## Start DATASET EXCERPT
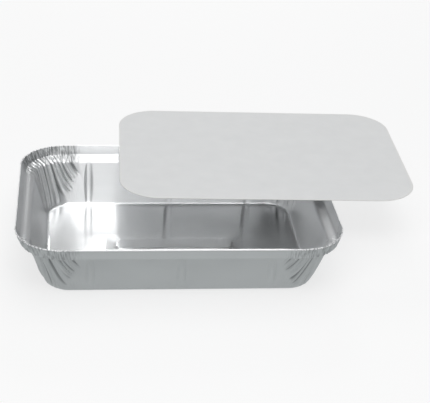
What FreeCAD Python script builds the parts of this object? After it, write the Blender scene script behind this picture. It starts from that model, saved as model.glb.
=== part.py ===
import FreeCAD, Part
import math
import os

# Pressed foil tray with a wrinkled wall, and its card lid lying loose across two of its rims.
# Millimetres, +Z up, +X along the length, origin on the underside at the middle of the base.

# Tray, overall
rim_length = 211.0
rim_depth = 150.0
tray_height = 40.0
sheet = 0.3

# Upright flange round the rim, leaning out more at the ends, with a folded hem on top
flange_height = 7.3
end_flange_lean = 2.9
side_flange_lean = 0.5
hem_height = 1.2
hem_proud = 0.5
hem_round = 0.3

# Ledge that the lid seats on, sagging inwards
ledge_width = 6.0
ledge_drop = 2.6

# Wall below the ledge
end_wall_lean = 9.2
side_wall_lean = 9.9

# Corner radii seen from above, at the rim, the inner edge of the ledge and the floor
rim_corner = 30.0
ledge_corner = 21.5
floor_corner = 17.0

# How far each bend of the section cuts back along its two legs
foot_bend = 2.4
ledge_inner_bend = 1.3
ledge_outer_bend = 0.7

# Wrinkles gathered into each corner, which swirl towards the long side on their way down
pleats = 13
pleat_gap = 1.0
pleat_run_end = 6.0
pleat_unevenness = 0.35
swirl = 7.0
wall_pleat = 0.6
ledge_pleat = 0.22
flange_pleat = 0.35

# Flutes pressed out of the long walls
ribs_per_side = 3
rib_spacing = 58.0
rib_width = 7.0
rib_flat = 2.8
rib_depth = 0.9

# Broad dent of each end wall, ending this far short of the wrinkles of the corners
dent_gap = 5.0
dent_depth = 0.8

# Raised panel in the middle of the floor
panel_length = 82.0
panel_depth = 14.0
panel_rise = 0.8
panel_slope = 1.6
panel_corner = 5.0

# Card lid, cut to seat on the ledge with these gaps to the flange
lid_end_gap = 0.3
lid_side_gap = 2.6
lid_corner = 27.5
lid_thickness = 0.5
lid_clearance = 0.1
lid_shift_x = 66.1
lid_shift_y = 62.2
lid_turn = -1.52

# Share of the full wrinkle at each row of the section, from the floor up to the hem
foot_wrinkles = (0.3 * wall_pleat, 0.36 * wall_pleat, 0.5 * wall_pleat)
wall_wrinkles = (0.85 * wall_pleat, 0.85 * wall_pleat)
shoulder_wrinkles = (0.6 * wall_pleat, 1.2 * ledge_pleat, ledge_pleat)
root_wrinkles = (ledge_pleat, 0.7 * flange_pleat)
hem_wrinkle = 0.6 * flange_pleat

# Heights of the middle rows of the wall, as shares of the way from the foot to the ledge
wall_stations = (0.3, 0.7)

# The wrinkles start just past the outermost flute
wrinkle_start = (ribs_per_side - 1) / 2 * rib_spacing + rib_width / 2 + pleat_gap

# Inner edge of the ledge, where the wall ends
wall_top = tray_height - flange_height - ledge_drop


# A point of the section holds its distance out at the ends and at the sides, its height
# and its corner radius
def mix(a, b, share):
    return tuple(p + share * (q - p) for p, q in zip(a, b))


# Step from one point of the section to another, as (out, up)
def step(a, b):
    return (b[0] - a[0] + b[1] - a[1]) / 2, b[2] - a[2]


def unit(a, b):
    out, up = step(a, b)
    size = math.hypot(out, up)
    return out / size, up / size


def towards(a, b, distance):
    return mix(a, b, distance / math.hypot(*step(a, b)))


# A sharp corner of the section becomes three points of a quadratic arc
def bend(before, corner, after, cut):
    start = towards(corner, before, cut)
    end = towards(corner, after, cut)
    return [start, mix(mix(start, end, 0.5), corner, 0.5), end]


# Outer face of the section from the floor up to the hem
def outer_section():
    half_x, half_y = rim_length / 2, rim_depth / 2
    foot_x, foot_y = half_x - end_flange_lean, half_y - side_flange_lean
    edge_x, edge_y = foot_x - ledge_width, foot_y - ledge_width
    base_x, base_y = edge_x - end_wall_lean, edge_y - side_wall_lean
    under_hem = (half_x - hem_proud, half_y - hem_proud, tray_height - hem_height, rim_corner - hem_proud)
    flange_foot = (foot_x, foot_y, wall_top + ledge_drop, ledge_corner + ledge_width)
    ledge_edge = (edge_x, edge_y, wall_top, ledge_corner)
    wall_foot = (base_x, base_y, 0.0, floor_corner)
    floor = (base_x - foot_bend, base_y - foot_bend, 0.0, floor_corner - foot_bend)
    foot = bend(floor, wall_foot, ledge_edge, foot_bend)
    shoulder = bend(wall_foot, ledge_edge, flange_foot, ledge_inner_bend)
    wall = [mix(foot[-1], shoulder[0], share) for share in wall_stations]
    root = bend(ledge_edge, flange_foot, under_hem, ledge_outer_bend)
    return foot + wall + shoulder + [root[0], root[-1], under_hem]


# Direction from the outer face to the inner one at each point, as (out, up), along the
# mitre of the two legs, with the length that keeps the sheet's thickness
def inward(section):
    arrows = []
    last = len(section) - 1
    for k in range(last + 1):
        before = unit(section[max(k - 1, 0)], section[max(k, 1)])
        after = unit(section[min(k, last - 1)], section[min(k + 1, last)])
        size = 1 + before[0] * after[0] + before[1] * after[1]
        arrows.append((-(before[1] + after[1]) / size, (before[0] + after[0]) / size))
    return arrows


def inner_section(section, arrows):
    inner = []
    for (end, side, height, corner), (out, up) in zip(section, arrows):
        inner.append((end + sheet * out, side + sheet * out, height + sheet * up, corner + sheet * out))
    return inner


# Point and outward angle at a distance along one quarter, from the last flute round to the end
def on_quarter(half_x, half_y, corner, distance):
    straight = half_x - corner - wrinkle_start
    arc = corner * math.pi / 2
    if distance < straight:
        return wrinkle_start + distance, half_y, math.pi / 2
    if distance > straight + arc:
        return half_x, half_y - corner - (distance - straight - arc), 0.0
    angle = math.pi / 2 - (distance - straight) / corner
    return half_x - corner + corner * math.cos(angle), half_y - corner + corner * math.sin(angle), angle


# Wrinkles of one corner as (x, y, outward angle, push), crests and troughs in turn
def quarter_points(point, wrinkle, seed):
    half_x, half_y, height, corner = point
    zone = half_x - corner - wrinkle_start + corner * math.pi / 2 + pleat_run_end
    drift = swirl * max(0.0, 1 - height / wall_top)
    folds = 2 * pleats
    points = []
    for j in range(folds + 1):
        fade = math.sin(math.pi * j / folds)
        uneven = pleat_unevenness * math.sin(2.4 * j + 1.7 * seed)
        distance = zone * (j + fade * uneven) / folds - drift * fade
        strength = 0.8 + 0.35 * math.sin(1.9 * j + 2.3 * seed)
        push = wrinkle * strength * min(1.0, 2.2 * fade) * (-1) ** j
        points.append(on_quarter(half_x, half_y, corner, distance) + (push,))
    return points


# Flutes along a long side as (x, share of the flute depth)
def flute_points():
    profile = ((-rib_width / 2, 0.0), (-rib_flat / 2, 1.0), (rib_flat / 2, 1.0), (rib_width / 2, 0.0))
    points = []
    for n in range(ribs_per_side):
        centre = (n - (ribs_per_side - 1) / 2) * rib_spacing
        points += [(centre + across, depth) for across, depth in profile]
    return points


# Dent along an end as (y, share of the dent depth)
def dent_points(half_y, corner):
    reach = half_y - corner - pleat_run_end - dent_gap
    return [(reach * at, math.cos(math.pi / 2 * at) ** 2) for at in (-1.0, -0.5, 0.0, 0.5, 1.0)]


# One closed ring of the sheet, where direction is (out, up) for the push of the wrinkles
def ring(point, wrinkle, direction):
    half_x, half_y, height, corner = point
    out, up = direction
    pressed = math.sin(math.pi * min(max(height / wall_top, 0.0), 1.0))
    rib, dent = rib_depth * pressed, -dent_depth * pressed
    points = []

    def add(x, y, angle, shift, rise):
        points.append(FreeCAD.Vector(x + shift * math.cos(angle), y + shift * math.sin(angle), height + rise))

    def add_corner(sign_x, sign_y, seed):
        quarter = quarter_points(point, wrinkle, seed)
        for x, y, angle, push in quarter if sign_x * sign_y < 0 else reversed(quarter):
            turned = math.atan2(sign_y * math.sin(angle), sign_x * math.cos(angle))
            add(sign_x * x, sign_y * y, turned, push * out, push * up)

    for x, depth in flute_points():
        add(x, -half_y, -math.pi / 2, rib * depth, 0.0)
    add_corner(1, -1, 1)
    for y, depth in dent_points(half_y, corner):
        add(half_x, y, 0.0, dent * depth, 0.0)
    add_corner(1, 1, 2)
    for x, depth in reversed(flute_points()):
        add(x, half_y, math.pi / 2, rib * depth, 0.0)
    add_corner(-1, 1, 3)
    for y, depth in reversed(dent_points(half_y, corner)):
        add(-half_x, y, math.pi, dent * depth, 0.0)
    add_corner(-1, -1, 4)
    return Part.makePolygon(points + points[:1])


# Folded hem from the inside over the top and down the outside, as section points
def hem_section(inside):
    half_x, half_y = rim_length / 2, rim_depth / 2
    top = tray_height
    lean = mix(inside, (half_x, half_y, top, rim_corner), 0.5)
    return [lean[:2] + (top, lean[3]),
            (half_x - hem_round, half_y - hem_round, top, rim_corner - hem_round),
            (half_x, half_y, top - hem_round, rim_corner),
            (half_x, half_y, top - hem_height + hem_round / 2, rim_corner)]


def rounded_outline(length, depth, corner, height):
    up = FreeCAD.Vector(0, 0, 1)
    x, y = length / 2 - corner, depth / 2 - corner
    arcs = []
    for turn, (centre_x, centre_y) in enumerate(((x, y), (-x, y), (-x, -y), (x, -y))):
        centre = FreeCAD.Vector(centre_x, centre_y, height)
        arcs.append(Part.makeCircle(corner, centre, up, 90 * turn, 90 * turn + 90))
    edges = []
    for arc, following in zip(arcs, arcs[1:] + arcs[:1]):
        edges += [arc, Part.makeLine(arc.Vertexes[-1].Point, following.Vertexes[0].Point)]
    return Part.Wire(edges)


# Frustum of the floor panel, larger all round by grow, with its foot at a height
def panel_frustum(grow, foot, top):
    def outline(height):
        inset = grow - panel_slope * (height - grow) / panel_rise
        return rounded_outline(panel_length + 2 * inset, panel_depth + 2 * inset, panel_corner + inset, height)
    return Part.makeLoft([outline(foot), outline(top)], True, True)


def make_tray():
    outer = outer_section()
    arrows = inward(outer)
    inner = inner_section(outer, arrows)
    level = (1.0, 0.0)
    wrinkles = foot_wrinkles + wall_wrinkles + shoulder_wrinkles + root_wrinkles + (hem_wrinkle,)
    directions = [level] * len(foot_wrinkles)
    for out, up in arrows[len(foot_wrinkles):]:
        directions.append((-out / math.hypot(out, up), -up / math.hypot(out, up)))
    rings = [ring(*row) for row in zip(inner, wrinkles, directions)]
    rings += [ring(point, hem_wrinkle, level) for point in hem_section(inner[-1])]
    rings += reversed([ring(*row) for row in zip(outer, wrinkles, directions)])
    tray = Part.makeLoft(rings, True, True)
    bite = sheet / 3
    raised = panel_frustum(sheet, sheet - bite, sheet + panel_rise)
    hollow = panel_frustum(0.0, -bite, panel_rise)
    return tray.fuse(raised).cut(hollow)


def make_lid():
    length = rim_length - 2 * end_flange_lean - 2 * lid_end_gap
    depth = rim_depth - 2 * side_flange_lean - 2 * lid_side_gap
    card = Part.Face(rounded_outline(length, depth, lid_corner, 0.0))
    lid = card.extrude(FreeCAD.Vector(0, 0, lid_thickness))
    lid.rotate(FreeCAD.Vector(0, 0, 0), FreeCAD.Vector(0, 0, 1), lid_turn)
    lid.translate(FreeCAD.Vector(lid_shift_x, lid_shift_y, tray_height + lid_clearance))
    return lid


os.makedirs("parts", exist_ok=True)
make_tray().exportStep("parts/foil_tray.step")
make_lid().exportStep("parts/card_lid.step")
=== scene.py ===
import math

import bpy
import numpy as np
from mathutils import Matrix, Vector


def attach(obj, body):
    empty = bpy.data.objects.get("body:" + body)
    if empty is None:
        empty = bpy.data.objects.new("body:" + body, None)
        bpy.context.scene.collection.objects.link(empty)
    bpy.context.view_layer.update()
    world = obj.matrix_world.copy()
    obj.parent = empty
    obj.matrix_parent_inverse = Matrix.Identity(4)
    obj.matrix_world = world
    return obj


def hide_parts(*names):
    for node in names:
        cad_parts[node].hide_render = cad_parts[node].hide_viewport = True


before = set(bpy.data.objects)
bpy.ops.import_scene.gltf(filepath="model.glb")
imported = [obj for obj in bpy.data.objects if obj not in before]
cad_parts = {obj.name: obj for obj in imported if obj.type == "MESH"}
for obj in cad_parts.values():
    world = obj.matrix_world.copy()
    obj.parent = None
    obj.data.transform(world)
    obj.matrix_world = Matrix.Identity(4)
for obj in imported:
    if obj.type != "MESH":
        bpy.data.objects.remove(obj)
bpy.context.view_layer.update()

mm = 0.001


# Mesh object from points and lists of faces, smooth, with named UV maps and point masks
def meshObject(name, points, faces, uvs=None, masks=None):
    sizes = np.concatenate([np.full(len(part), part.shape[1]) for part in faces])
    corners = np.concatenate([part.ravel() for part in faces]).astype(np.int32)
    mesh = bpy.data.meshes.new(name)
    mesh.vertices.add(len(points))
    mesh.vertices.foreach_set("co", np.asarray(points, np.float32).ravel())
    mesh.loops.add(len(corners))
    mesh.loops.foreach_set("vertex_index", corners)
    mesh.polygons.add(len(sizes))
    starts = np.concatenate([[0], np.cumsum(sizes)[:-1]]).astype(np.int32)
    mesh.polygons.foreach_set("loop_start", starts)
    mesh.update(calc_edges=True)
    mesh.polygons.foreach_set("use_smooth", np.ones(len(sizes), dtype=bool))
    for title, values in (uvs or {}).items():
        layer = mesh.uv_layers.new(name=title)
        layer.data.foreach_set("uv", np.asarray(values, np.float32)[corners].ravel())
    for title, values in (masks or {}).items():
        layer = mesh.attributes.new(title, "FLOAT", "POINT")
        layer.data.foreach_set("value", np.asarray(values, np.float32).ravel())
    obj = bpy.data.objects.new(name, mesh)
    bpy.context.scene.collection.objects.link(obj)
    return obj


# Quads of a stack of closed rings, each ring holding the same number of points
def ringQuads(rows, columns):
    r = np.arange(rows - 1)[:, None]
    c = np.arange(columns)[None, :]
    n = (c + 1) % columns
    a, b = r * columns + c, r * columns + n
    return np.stack([a, b, b + columns, a + columns], axis=-1).reshape(-1, 4)


# Faces that close a flat ring like a ladder, from each point to its mirror across the X
# axis; the ring starts at the middle of an end, and its first points up to last lie in line
def ladderFaces(first, columns, last, flip):
    half = columns // 2
    k = np.arange(last + 1, half - last - 1)
    quads = np.stack([k, k + 1, columns - k - 1, columns - k], axis=-1)
    tip = np.arange(-last - 1, last + 2)[None, :]
    parts = [quads, tip % columns, tip + half]
    return [part[:, ::-1] + first if flip else part + first for part in parts]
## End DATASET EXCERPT
Copy the lines from the start of the data verbatim, stopping after the line containing "ledge_outer_bend = 0.7".

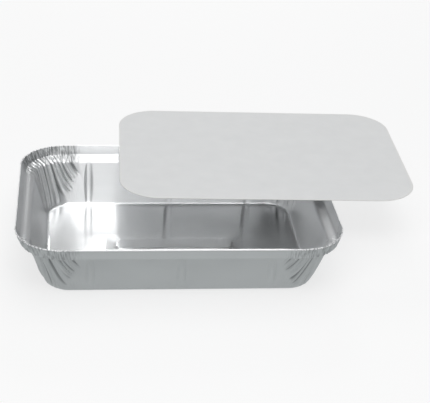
What FreeCAD Python script builds the parts of this object? After it, write the Blender scene script behind this picture. It starts from that model, saved as model.glb.
=== part.py ===
import FreeCAD, Part
import math
import os

# Pressed foil tray with a wrinkled wall, and its card lid lying loose across two of its rims.
# Millimetres, +Z up, +X along the length, origin on the underside at the middle of the base.

# Tray, overall
rim_length = 211.0
rim_depth = 150.0
tray_height = 40.0
sheet = 0.3

# Upright flange round the rim, leaning out more at the ends, with a folded hem on top
flange_height = 7.3
end_flange_lean = 2.9
side_flange_lean = 0.5
hem_height = 1.2
hem_proud = 0.5
hem_round = 0.3

# Ledge that the lid seats on, sagging inwards
ledge_width = 6.0
ledge_drop = 2.6

# Wall below the ledge
end_wall_lean = 9.2
side_wall_lean = 9.9

# Corner radii seen from above, at the rim, the inner edge of the ledge and the floor
rim_corner = 30.0
ledge_corner = 21.5
floor_corner = 17.0

# How far each bend of the section cuts back along its two legs
foot_bend = 2.4
ledge_inner_bend = 1.3
ledge_outer_bend = 0.7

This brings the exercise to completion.